44 thoughts on “My First Poem

  1. deepbluesandseafoamgreens says:

    ME LOVE! Honestly, the “white knuckles and strained smile” was a perfect image. And OOH if these bursts of poetry come, LET THEM POTTER ON DOWN TO CUPID AND CATS! Eeeeeeeeek yay!

    • janeybgood says:

      Thanks Amanda! I felt I couldn’t, and maybe I can’t, but this just came out. I suppose it depends on what’s going on in your life.

      That beautiful letter to your mother was poetic in its own way. It was simply lovely!

      • amandalyle1986 says:

        Aw thank you!

        I think you’re right, you have to be in a certain place/time in your life to write poetry. I used to write poetry as an angst-ridden teenager, but haven’t really tried since. I really admire you for putting yourself out there and going for it.🙂

    • janeybgood says:

      Exactly. Even if this is pretty bad (I think even the best poets would spend longer than ten minutes writing poetry ha) it just flowed out and then I felt maybe there was a reason for that. Anyway, thanks for reading🙂

  2. janeybgood says:

    Thank you. I can never really pin myself down in the blogosphere. I wish I could stick to one thing but this happened and I just went with it.

    Ah yes, angst-ridden poetry. Been there. Reading “The Catcher in the Rye” and listening to Nirvana🙂

  3. dweezer19 says:

    How many young ones sense this longing within the arms that cradle them? I loved it. Poerty should be honest, if nothing else. I see perfectly prosed poetic construction every day, but so much of it lacks heart and truth that its balance rings hollow. This was beautiful. Keep writing from your soul.

    • janeybgood says:

      Thank you for such a lovely comment🙂 I really didn’t plan any of this. Nor did I ever really fully think about the subject matter; these must have been feelings trying to come out.

  4. weight2lose2013 says:

    I loved it. When the words flow, write ’em down. Keith Richards once said that he didn’t write the songs, they wrote themselves. When emotion takes over, it makes for some powerful stuff on paper.

  5. Jess says:

    I think some of my best writing comes in spontaneous bursts. I haven’t been writing as much poetry or fiction these days as I used to but some of my best poems literally flew through my fingers to the pencil onto the paper in a matter of minutes! So there is no shame in that. This is a beautiful piece, thank you for sharing!

  6. Janna's LifeDay says:

    Keep going! This is good! I felt the sadness and desperate longing in the words.

    Please don’t downplay your creativity and writing “talent” — if you don’t like your offerings, how can we?

    Oh, and I write poetry from my phone all the time. And I carry a small notebook. You never know when inspiration will hit.

    • janeybgood says:

      I’m not sure really. I suppose it just came to me, because it’s not something I think about enough. It was probably stored in my subconscious and flowed out when I decided to let it.
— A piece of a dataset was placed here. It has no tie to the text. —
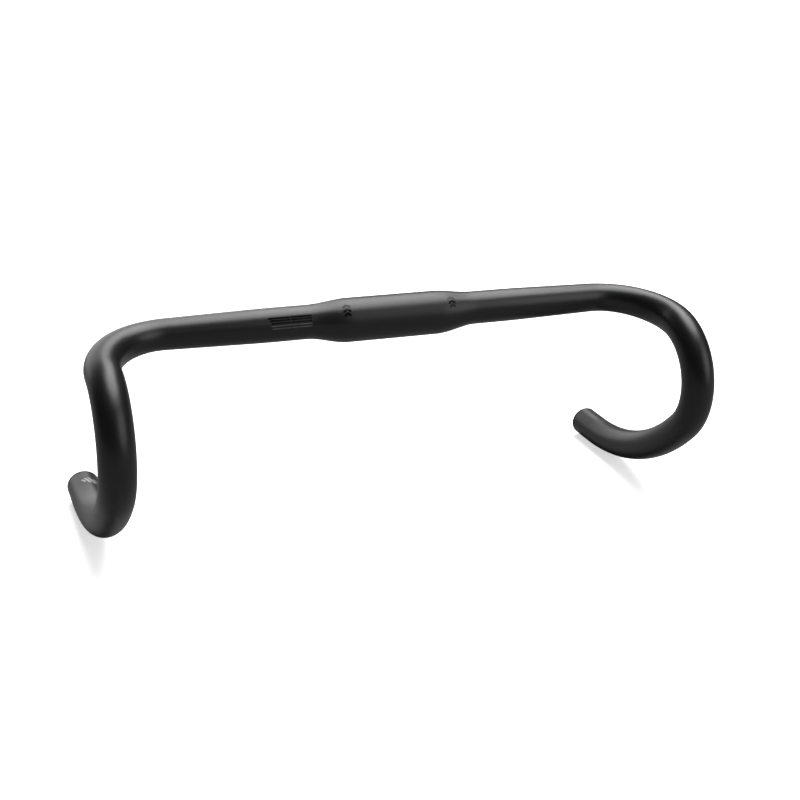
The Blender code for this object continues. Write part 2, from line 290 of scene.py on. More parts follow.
def shaded(piece, angle=35):
    choose(piece)
    bpy.ops.object.shade_smooth_by_angle(angle=math.radians(angle))
    return piece


def settled(name):
    """Names the active piece and leaves its object at the origin, unturned, with its place in its mesh."""
    bpy.ops.object.transform_apply(location=True, rotation=True, scale=True)
    return named(name)


def placed(piece, matrix):
    choose(piece)
    piece.matrix_world = matrix
    return settled(piece.name)


def duplicated(piece, name):
    choose(piece)
    bpy.ops.object.duplicate(linked=False)
    return named(name)


def finished(piece, material, body, slot, *nodes):
    """Gives a finished piece its material and the body it rides on, and hides the CAD nodes it stands for;
    the slot is not used.
    """
    piece.data.materials.clear()
    piece.data.materials.append(material)
    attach(piece, body)
    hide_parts(*nodes)


# The bend line


class BendLine:
    """Points and headings of the +X half of the bar, with the distance walked and an up vector at each."""

    def __init__(self, tube):
        self.tube = tube
        self.points = [Vector((0, 0, 0))]
        self.headings = [Vector((1, 0, 0))]
        self.ups = [Vector((0, 0, 1))]
        self.distances = [0.0]
        forward = Vector((math.sin(tube.toe), -math.cos(tube.toe), 0))
        down = Vector((math.sin(tube.flare), 0, -math.cos(tube.flare)))
        down = (down - down.dot(forward) * forward).normalized()
        ramp = math.cos(tube.ramp_angle) * forward + math.sin(tube.ramp_angle) * down
        corner = self.headings[0].angle(ramp)
        before_tops = tube.clamp_half_length + tube.taper_length
        tops = tube.half_width - before_tops - tube.corner_radius * math.sin(corner)
        self.straight(tube.clamp_half_length, 4)
        self.straight(tube.taper_length, 26)
        self.lift(tube.top_rise, tube.clamp_half_length, tube.taper_length)
        self.straight(tops, 8)
        self.corner_start = self.distances[-1]
        self.arc(tube.corner_radius, corner, self.headings[0].cross(ramp), 40)
        self.corner_end = self.distances[-1]
        hook_axis = forward.cross(down)
        self.arc(tube.hook_radius, tube.hook_angle, hook_axis, 60)
        self.arc(tube.drop_radius, math.pi - tube.ramp_angle - tube.hook_angle, hook_axis, 36)
        self.straight(tube.end_straight - tube.end_chamfer)
        self.straight(tube.end_chamfer)
        self.length = self.distances[-1]

    def step(self, move, turned):
        self.points.append(self.points[-1] + move)
        self.headings.append(turned @ self.headings[-1])
        self.ups.append(turned @ self.ups[-1])
        self.distances.append(self.distances[-1] + move.length)

    def straight(self, length, steps=1):
        for _ in range(steps):
            self.step(self.headings[-1] * (length / steps), Matrix.Identity(3))

    def lift(self, height, start, length):
        """Lifts the points by a height that grows smoothly over a stretch."""
        for point, distance in zip(self.points, self.distances):
            point.z += height * eased(ramped(distance, start, length))

    def arc(self, radius, angle, axis, steps):
        half_turn = Matrix.Rotation(angle / steps / 2, 3, axis)
        chord = 2 * radius * math.sin(angle / steps / 2)
        for _ in range(steps):
            self.step(half_turn @ self.headings[-1] * chord, half_turn @ half_turn)

    def place(self, distance):
        """The point, heading and up vector at a distance from the middle."""
        last = len(self.distances) - 2
        i = next((k for k in range(last) if self.distances[k + 1] >= distance), last)
        share = (distance - self.distances[i]) / (self.distances[i + 1] - self.distances[i])
        point = self.points[i].lerp(self.points[i + 1], share)
        heading = self.headings[i].lerp(self.headings[i + 1], share).normalized()
        up = self.ups[i].lerp(self.ups[i + 1], share)
        return point, heading, (up - up.dot(heading) * heading).normalized()

    def radius(self, distance):
        """The tube's outer radius at a distance from the middle."""
        tube = self.tube
        slimming = ramped(distance, tube.slimming_start, tube.slimming_length)
        grip = tube.top_start_diameter + (tube.top_end_diameter - tube.top_start_diameter) * slimming
        swelling = eased(ramped(distance, self.corner_start, self.corner_end - self.corner_start))
        grip += (tube.drop_diameter - tube.top_end_diameter) * swelling
        taper = eased(ramped(distance, tube.clamp_half_length, tube.taper_length))
        return (tube.clamp_diameter + (grip - tube.clamp_diameter) * taper) / 2

    def end_frame(self, side):
        """The tube's end: local Z points out of the bore, local X up."""
        outwards = mirrored(self.headings[-1], side)
        upright = (Vector((0, 0, 1)) - outwards.z * outwards).normalized()
        axes = Matrix((upright, outwards.cross(upright), outwards)).transposed()
        return Matrix.Translation(mirrored(self.points[-1], side)) @ axes.to_4x4()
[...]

Thanks for commenting🙂

  7. reocochran says:

    This was very serious, very heartfelt and your message was a sad and lonely one. I am sorry that your mother never truly realized that you were all she needed to travel, to enjoy life’s voyages and you needed her presence. You felt that loss, even as a baby, child and daughter. So sorry, you deserve a big, huge hug, Jane! Very powerful poem, I would not change a thing, my dear! xo, Robin

    • janeybgood says:

      Thanks Robin. My mother and me are very close now, and she is one of my best friends. When I was young though, she really struggled. She is such a great mother, but I always knew that she didn’t enjoy the role when I was very young. Nowadays, she relishes it. It was just a difficult time in her life I suppose. Thanks for reading and for your lovely and considerate comment🙂

  8. Wordifull Melanie says:

    Ok, missy. This is really good. Don’t discount that.

    It evokes emotion and paints a vivid picture. You cannot ask for much more.

    And as far as ten minutes and no revisions… sometimes they burst forth fully formed (mine often do..and when that happens I simply let them live in their true form) other times you sit to write and take time to craft a poem. It is all good as long as it makes one think/feel/experience.🙂

    Favorite lines:
    I couldn’t have known why the tears in my blue eyes
    Mirrored the tears in your blue eyes

    and

    In your white knuckles and your strained smile

    • janeybgood says:

      Thank you so much Melanie. Your praise means so much.
      I actually found the whole process quite emotionally difficult and draining. After I had written it, I did feel good in a way because I had kind of offloaded but at the same time, I felt this inexplicable sadness. I have such respect for you, it is not an easy process.